I attended one Mass at the cathedral, after which I resolved to go to the rest at San Nicola, the basilica where St. Nicholas is interred (apparently I missed quite the party on his feast a week ago). I’d prefer Dominicans who don’t give homilies (the P stands for……nope, I’ve got nothin’) at the latter to extremely disinterested, yawning, speeding-through-everything priests at the former. Although, some of the oddities of Masses in Southern Italy come from the other side of the altar… For instance, everyone in the congregation is very chatty, all the time. Such as during the consecration. Although, this is preferable to, say, smoking in church. Which wasn’t during a Mass, and was one of those electronic cigarettes, but still happened. Ah, Southern Italy, you are a very unique place.
On Wednesday, I took a day trip to a town called Alberobello. This particular part of Apulia is known most for its unique architecture, buildings called the “trulli” (“trullo” singular).
I explored the town a little, but my real reason for going was the vicinity to the wide open countryside. Nothing but olive trees, trulli and good honest dirt as far as the eye can see.
While happily meandering amongst this beauty, I noticed that there happened to be a lot of wide open space devoid of nearby sources of manmade light. Coincidentally, these happen to be the ideal conditions for stargazing, and I had nothing to do that evening. It helps that the sun sets rather early here. Briefly, since words cannot do it justice, it was cold but worth it.
Thursday was spent in Matera, another nearby city famous for the amount of scat to be found in public places. Or at least, that’s what it should be famous for. I counted 7 different species. It is actually known for its ancient dwellings, known as the Sassi:
From another angle, it looks like:
Yes, the city sits on the brink of rugged, barren wilderness. It’s very poetic, very photogenic and makes for good hiking:
Really, this blog post would be infinitely better as an uninterrupted series of pictures of Matera. But, a picture is not really worth a thousand words, so some description is in order. In addition to the city’s ancient, primal aesthetic (that I’m sure is contributed to by being hewn from the side of a mountain), across the valley there are some cave dwellings that archaeologists believe make the city the oldest continuously inhabited place in Europe, if Wikipedia is to be believed (and it is). The lady I asked for directions kept insisting that I needed a car to get to them, but I proved her wrong.
My interaction with the local culture (across all three cities) revealed that Southern Italians are unused to and rather hostile towards tourists, which I loved (this is the “sassy” part of the title; it’s a stretch, but it’s also late and I’m tired). It was either admire it or be offended, so I chose the more enjoyable outlook.
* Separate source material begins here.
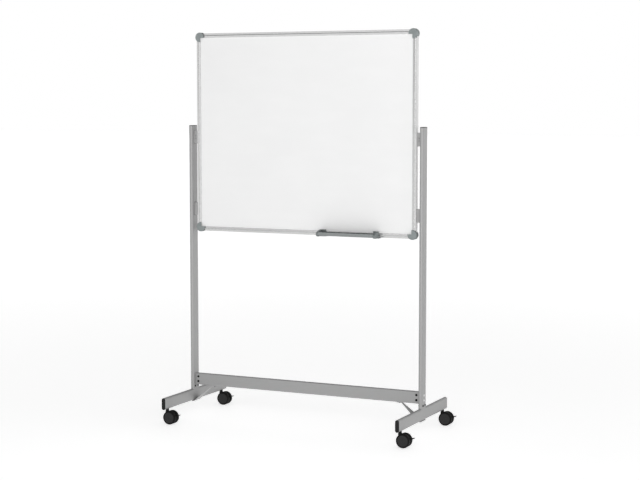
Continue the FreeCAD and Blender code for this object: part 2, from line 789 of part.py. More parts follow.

The first glorious exception to this principle was the gracious and hospitable matriarch of the hole-in-the-wall family run restaurant where I ate on Wednesday night. Coincidentally, her food was also the best. First she brought me a free bruschetta, complements of the house. It was probably the best bruschetta I’ve had in Italy, which is saying something. Then I had some tubetti (“little tubes”) pasta with mussels, perfectly grilled shrimp, and some grilled peppers (served cold but surprisingly delicious, given that). All of this with a delicious house wine (red, of course). I had some trouble picking out a dessert (since I didn’t know any of the terms in Italian) so she brought me a little sampler plate, and some gelato that had chunks of sugar on top of it. I won’t explicitly tarnish my image by saying that it wasn’t even a disappointment when it turned out that there was some coffee flavored ice-cream inside, but I will say that everything I ate that night was exquisite. Take that for what it’s worth…All of this cost just over half of what it would have in Rome. The other nights were also very fine—pizza and buffalo mozzarella on Thursday, mountains of Greek food (there’s a pretty big influence in Bari) on Tuesday—and of course sempre vino.
The second exception to the “Southern Italians don’t like tourists” rule was the amazing hostel at which I stayed, called the “Olive Tree.” The owners were incredibly kind and helpful, above and beyond the call of duty, and made my stay amazing. It was probably the best hostel I’ve stayed in during all my adventures. I just felt like they deserved a shout-out.
Alas, there are so many little details that I wish I could relate, but that would be unfeasible. I had a great time! There have only been two downsides to this trip. First, relaxing is hard for me. But somehow I managed. Secondly, I haven’t had enough things to complain about. All things considered, I’m not too upset with either.